Apparently a little extra greasing of the landlord’s palm was never a bad idea, just to stay on his good side.
    

  The other quarter days were March 25, the Feast of the Annunciation or “Lady Day;” June 24th, the Feast of St. John, and Christmas. The various feast days helped give the year a certain seasonal rhythm.
     If the harvest was plentiful (always a big “if ,” particularly in an age of rudimentary farming methods}, Michaelmas was traditionally a day in which generous portions of food were consumed, if available.  A goose became the customary main course, owing to an apocryphal story that Queen Elizabeth I  happened to be eating a meal of roast goose when she heard about the destruction of the Spanish Armada in 1588, which had been scattered by both naval intervention and by storms, the latter proving  far more destructive as the Spanish ships tried to limp around the British Isles and back home.
     “Henceforth shall a goose commemorate this great victory!’ Elizabeth is said to have exclaimed. One eyebrow-raising problem with the tale is that the Armada’s defeat was fairly apparent before Sept. 29. Regardless of the story’s accuracy, far be it from the English to stand in the way of a tasty tradition and a good excuse for a bit of indulgence. Pass the sauce. goose 5.jpg
      Before English rural folk pushed themselves away from the remnants of the goose, another Michaelmas tradition called for the bird’s breastbone to be held up to the light of a window: the relative opaqueness of the bone would indicate the severity of the coming winter: the darker the bone, the harder the winter.    
In medieval England and later, Michaelmas was believed to mark the end of the most productive part of the year for the cows and the sustaining milk they provided. “It was usually estimated that four-fifths of a cow’s annual milk yield was obtained during the twenty-four weeks from the middle of April to Michaelmas” noted P.W. Hammond in Food and Feast in Medieval England (Sutton Publishing, 1993) adding that the scarcity of winter feed contributed to the disparity in milk output during the course of a typical year. It should always be borne in mind that bounteous surpluses were by far the exception rather than the rule.
     Traditional English proverbs regarding Michaelmas abounded. “If you eat goose on Michaelmas Day, you will not be short of money all year round.” “If St. Michael brings many acorns, Christmas will cover the fields with snow.” “A Michaelmas rot stays ne’er in the pot.” Whether life’s experiences taught English peasants otherwise is anyone’s guess, but it would hardly be surprising.
     Quite a few English cooking terms haven’t survived the seventeenth century.  Frederick Hackwood points out in Good Cheer (T.Fisher Unwin, 1911) that  “In bread they used to make ‘cheat-loaves,’ ‘manchets’  and ‘cracknels’ (crisp cakes). Cakes and puddings used to be baked in ‘coffins.’ Sugar and spices were ‘searsed.’ (sifted); to “coddle” was to ‘warm up.’”

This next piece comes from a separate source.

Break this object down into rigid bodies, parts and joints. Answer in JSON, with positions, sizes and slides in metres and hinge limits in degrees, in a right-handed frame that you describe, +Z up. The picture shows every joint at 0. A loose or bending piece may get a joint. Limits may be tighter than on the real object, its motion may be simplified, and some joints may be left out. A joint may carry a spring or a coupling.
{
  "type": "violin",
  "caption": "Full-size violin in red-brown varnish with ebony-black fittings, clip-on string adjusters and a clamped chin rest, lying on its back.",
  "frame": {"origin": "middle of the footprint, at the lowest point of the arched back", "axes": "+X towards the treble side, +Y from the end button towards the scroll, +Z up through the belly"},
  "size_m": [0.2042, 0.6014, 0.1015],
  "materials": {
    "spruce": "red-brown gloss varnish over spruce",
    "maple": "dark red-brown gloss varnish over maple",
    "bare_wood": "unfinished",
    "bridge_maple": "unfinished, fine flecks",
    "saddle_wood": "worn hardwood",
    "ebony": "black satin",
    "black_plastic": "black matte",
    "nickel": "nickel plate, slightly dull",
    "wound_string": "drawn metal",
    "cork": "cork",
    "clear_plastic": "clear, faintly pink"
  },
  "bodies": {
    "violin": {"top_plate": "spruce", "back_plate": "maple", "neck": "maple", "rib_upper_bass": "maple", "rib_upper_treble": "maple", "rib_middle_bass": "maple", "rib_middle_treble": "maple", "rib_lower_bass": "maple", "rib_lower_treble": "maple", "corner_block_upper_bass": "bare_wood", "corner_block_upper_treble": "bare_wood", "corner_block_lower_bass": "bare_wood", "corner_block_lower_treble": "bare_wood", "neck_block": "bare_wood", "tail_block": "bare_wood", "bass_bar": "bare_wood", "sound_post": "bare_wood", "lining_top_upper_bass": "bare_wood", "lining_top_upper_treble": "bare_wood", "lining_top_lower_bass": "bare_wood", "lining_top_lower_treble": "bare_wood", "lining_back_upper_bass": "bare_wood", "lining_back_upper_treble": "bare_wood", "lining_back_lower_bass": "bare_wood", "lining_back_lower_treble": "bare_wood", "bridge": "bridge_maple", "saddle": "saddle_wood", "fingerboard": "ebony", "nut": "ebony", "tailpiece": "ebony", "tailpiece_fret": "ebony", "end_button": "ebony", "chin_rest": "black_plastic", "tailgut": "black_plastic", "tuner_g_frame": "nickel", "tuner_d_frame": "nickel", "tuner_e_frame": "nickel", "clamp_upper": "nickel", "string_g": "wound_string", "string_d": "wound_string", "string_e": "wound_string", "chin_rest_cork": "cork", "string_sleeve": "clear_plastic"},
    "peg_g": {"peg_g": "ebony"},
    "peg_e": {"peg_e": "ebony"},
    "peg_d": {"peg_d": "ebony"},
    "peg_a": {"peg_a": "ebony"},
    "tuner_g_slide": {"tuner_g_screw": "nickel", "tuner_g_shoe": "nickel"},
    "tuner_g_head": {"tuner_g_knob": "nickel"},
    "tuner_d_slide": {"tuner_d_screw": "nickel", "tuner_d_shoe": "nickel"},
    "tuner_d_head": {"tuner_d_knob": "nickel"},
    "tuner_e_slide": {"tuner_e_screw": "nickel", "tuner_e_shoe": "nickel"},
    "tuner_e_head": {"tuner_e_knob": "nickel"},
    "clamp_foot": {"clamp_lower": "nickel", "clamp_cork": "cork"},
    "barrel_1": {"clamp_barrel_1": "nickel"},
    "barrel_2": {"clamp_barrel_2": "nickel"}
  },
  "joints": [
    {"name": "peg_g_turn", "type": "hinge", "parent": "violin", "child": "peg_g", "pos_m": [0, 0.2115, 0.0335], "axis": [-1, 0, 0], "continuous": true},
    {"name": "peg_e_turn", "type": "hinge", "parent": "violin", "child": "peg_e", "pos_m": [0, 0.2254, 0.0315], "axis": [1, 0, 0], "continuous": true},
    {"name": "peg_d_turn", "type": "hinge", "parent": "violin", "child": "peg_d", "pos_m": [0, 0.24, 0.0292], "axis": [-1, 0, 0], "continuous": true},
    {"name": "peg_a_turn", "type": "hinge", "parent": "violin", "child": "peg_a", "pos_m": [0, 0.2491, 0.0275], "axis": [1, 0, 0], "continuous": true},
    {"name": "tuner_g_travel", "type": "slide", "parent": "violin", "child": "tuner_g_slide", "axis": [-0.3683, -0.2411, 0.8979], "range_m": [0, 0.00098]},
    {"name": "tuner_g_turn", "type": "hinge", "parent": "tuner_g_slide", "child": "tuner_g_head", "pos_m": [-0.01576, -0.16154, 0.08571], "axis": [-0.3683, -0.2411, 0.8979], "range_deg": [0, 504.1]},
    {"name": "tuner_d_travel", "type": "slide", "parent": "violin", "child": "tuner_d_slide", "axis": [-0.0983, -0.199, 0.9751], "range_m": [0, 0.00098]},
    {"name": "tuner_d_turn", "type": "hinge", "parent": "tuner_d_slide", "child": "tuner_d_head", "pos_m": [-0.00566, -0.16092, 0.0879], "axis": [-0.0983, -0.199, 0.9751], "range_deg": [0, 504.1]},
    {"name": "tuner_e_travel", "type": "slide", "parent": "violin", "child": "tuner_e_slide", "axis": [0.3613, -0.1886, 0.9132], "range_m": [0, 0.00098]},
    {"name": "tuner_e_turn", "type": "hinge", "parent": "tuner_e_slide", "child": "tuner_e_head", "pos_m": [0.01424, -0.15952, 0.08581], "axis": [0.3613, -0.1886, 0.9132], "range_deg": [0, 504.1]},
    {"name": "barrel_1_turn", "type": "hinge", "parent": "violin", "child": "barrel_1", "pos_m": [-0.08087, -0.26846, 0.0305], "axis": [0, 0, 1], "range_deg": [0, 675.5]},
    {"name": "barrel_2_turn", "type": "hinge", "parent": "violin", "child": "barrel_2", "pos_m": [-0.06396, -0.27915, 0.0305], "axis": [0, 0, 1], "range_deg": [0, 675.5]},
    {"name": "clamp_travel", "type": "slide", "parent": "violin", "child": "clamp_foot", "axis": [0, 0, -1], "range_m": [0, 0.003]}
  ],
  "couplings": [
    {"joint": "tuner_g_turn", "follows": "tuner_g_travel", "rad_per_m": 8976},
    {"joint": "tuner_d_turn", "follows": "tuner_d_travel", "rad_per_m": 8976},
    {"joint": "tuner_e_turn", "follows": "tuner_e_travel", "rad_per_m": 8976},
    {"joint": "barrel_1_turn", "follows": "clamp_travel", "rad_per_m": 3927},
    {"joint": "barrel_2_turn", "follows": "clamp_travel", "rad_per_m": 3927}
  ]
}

     It was also traditional for the Michaelmas feast to include a special cake called St. Michael’s bannock., which included barley flour, oat and rye meal, buttermilk, honey, eggs and cream, among other ingredients. Of course, all of this might not have been available if the agricultural year had proven  less than satisfactory. 

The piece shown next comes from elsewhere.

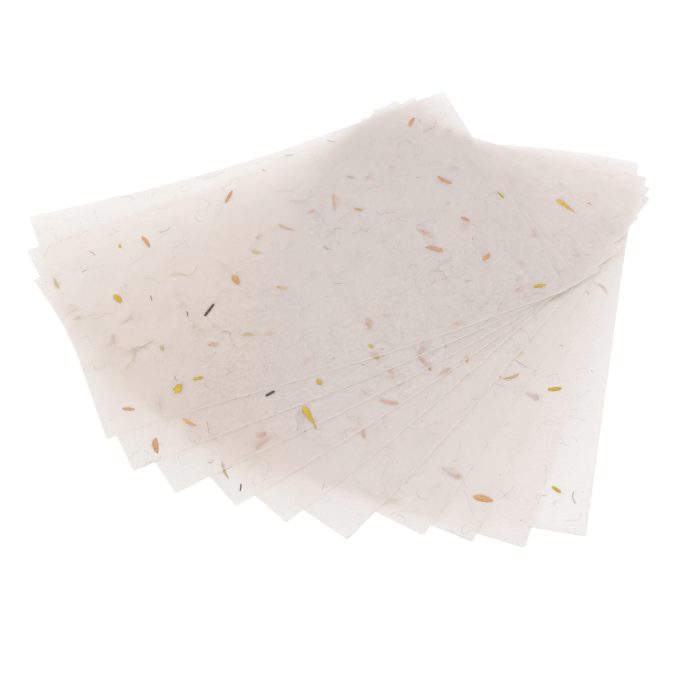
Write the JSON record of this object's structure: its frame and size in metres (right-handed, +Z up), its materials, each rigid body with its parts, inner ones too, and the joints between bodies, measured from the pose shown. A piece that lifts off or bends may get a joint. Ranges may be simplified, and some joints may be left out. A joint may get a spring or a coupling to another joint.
{
  "type": "fanned stack of petal paper sheets",
  "caption": "Fan of thin, translucent rectangular handmade paper sheets with petals, stems and plant fibres in the pulp, each turned a little further about one shared corner.",
  "frame": {"origin": "on the table, under the middle of the fan's box in plan", "axes": "+Z is up; +X runs from the free ends of the upper sheets towards the corner that all the sheets share; -Y is the side that the lower sheets fan out to"},
  "size_m": [0.4123, 0.3774, 0.0191],
  "materials": {
    "petal_paper": "matt, translucent, unbleached white plant-fibre paper with yellow and orange petals, thin brown stems and hair-fine fibres in it"
  },
  "bodies": {
    "root": {"sheet_01": "petal_paper", "sheet_02": "petal_paper", "sheet_03": "petal_paper", "sheet_04": "petal_paper", "sheet_05": "petal_paper", "sheet_06": "petal_paper", "sheet_07": "petal_paper", "sheet_08": "petal_paper", "sheet_09": "petal_paper", "sheet_10": "petal_paper"}
  },
  "joints": []
}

     Even before the Tudor era, it had already become customary for English communities to elect reeves and other magistrates on Sept. 29; popular sentiment held that since St. Michael was a protective angel, helping to enforce the rule of good over evil and maintain heavenly order, it seemed only appropriate that mortal, earth-bound “protectors” of the public welfare should also be elected at that time.

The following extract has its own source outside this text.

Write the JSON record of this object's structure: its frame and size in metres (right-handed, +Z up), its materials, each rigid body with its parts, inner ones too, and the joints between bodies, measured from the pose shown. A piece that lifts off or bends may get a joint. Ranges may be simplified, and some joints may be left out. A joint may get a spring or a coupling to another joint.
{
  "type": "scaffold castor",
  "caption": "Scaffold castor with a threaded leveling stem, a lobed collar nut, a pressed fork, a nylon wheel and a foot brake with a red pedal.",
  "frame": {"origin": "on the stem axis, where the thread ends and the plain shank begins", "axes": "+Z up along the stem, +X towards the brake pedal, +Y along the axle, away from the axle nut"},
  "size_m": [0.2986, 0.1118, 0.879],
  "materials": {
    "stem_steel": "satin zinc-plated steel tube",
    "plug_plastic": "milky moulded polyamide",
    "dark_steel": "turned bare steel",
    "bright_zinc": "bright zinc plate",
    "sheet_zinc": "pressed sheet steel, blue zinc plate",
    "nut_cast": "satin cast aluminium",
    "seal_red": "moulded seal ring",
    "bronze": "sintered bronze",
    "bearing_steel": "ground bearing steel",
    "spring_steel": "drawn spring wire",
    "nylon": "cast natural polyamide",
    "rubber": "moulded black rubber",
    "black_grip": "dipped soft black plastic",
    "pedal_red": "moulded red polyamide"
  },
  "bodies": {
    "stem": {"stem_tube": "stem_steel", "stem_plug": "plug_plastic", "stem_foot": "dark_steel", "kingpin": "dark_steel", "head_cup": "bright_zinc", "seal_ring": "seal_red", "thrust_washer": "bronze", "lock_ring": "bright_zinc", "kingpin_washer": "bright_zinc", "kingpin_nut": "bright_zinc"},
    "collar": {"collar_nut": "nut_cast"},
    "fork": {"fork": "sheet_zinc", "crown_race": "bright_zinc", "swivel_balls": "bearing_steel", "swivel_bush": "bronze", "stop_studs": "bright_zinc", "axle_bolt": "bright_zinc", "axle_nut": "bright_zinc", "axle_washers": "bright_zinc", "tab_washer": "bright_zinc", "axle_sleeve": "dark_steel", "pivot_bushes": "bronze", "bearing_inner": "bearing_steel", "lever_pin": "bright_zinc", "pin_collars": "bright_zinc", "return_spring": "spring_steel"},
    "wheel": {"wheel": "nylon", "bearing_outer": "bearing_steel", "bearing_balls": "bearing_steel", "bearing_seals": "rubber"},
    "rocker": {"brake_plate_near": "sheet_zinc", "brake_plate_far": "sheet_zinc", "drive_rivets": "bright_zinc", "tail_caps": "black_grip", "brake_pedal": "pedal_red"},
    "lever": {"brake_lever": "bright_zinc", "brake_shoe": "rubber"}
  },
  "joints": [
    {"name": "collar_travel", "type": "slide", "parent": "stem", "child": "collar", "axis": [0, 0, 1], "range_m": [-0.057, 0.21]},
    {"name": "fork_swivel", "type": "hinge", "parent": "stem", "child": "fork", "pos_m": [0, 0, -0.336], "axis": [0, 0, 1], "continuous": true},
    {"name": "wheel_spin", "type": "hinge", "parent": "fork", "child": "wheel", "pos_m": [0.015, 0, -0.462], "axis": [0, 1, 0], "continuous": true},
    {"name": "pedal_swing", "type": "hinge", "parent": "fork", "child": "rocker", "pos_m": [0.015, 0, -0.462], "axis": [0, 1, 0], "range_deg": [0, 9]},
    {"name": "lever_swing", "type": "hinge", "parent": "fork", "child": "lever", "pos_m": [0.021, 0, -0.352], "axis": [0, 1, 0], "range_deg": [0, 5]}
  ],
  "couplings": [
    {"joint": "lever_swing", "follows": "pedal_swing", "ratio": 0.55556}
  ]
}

     The Tudor-era equivalent of “job fairs” were also commonly conducted at Michaelmas, as the farm laborers of the summer were frequently looking for more work to do by late September. The welfare safety nets of the 20th and 21st centuries didn’t exist. Going without work frequently meant going without food, so Michaelmas Day must have been a day of both expectation and apprehension for some. The hardships of dearth during the course of English history should never be understated.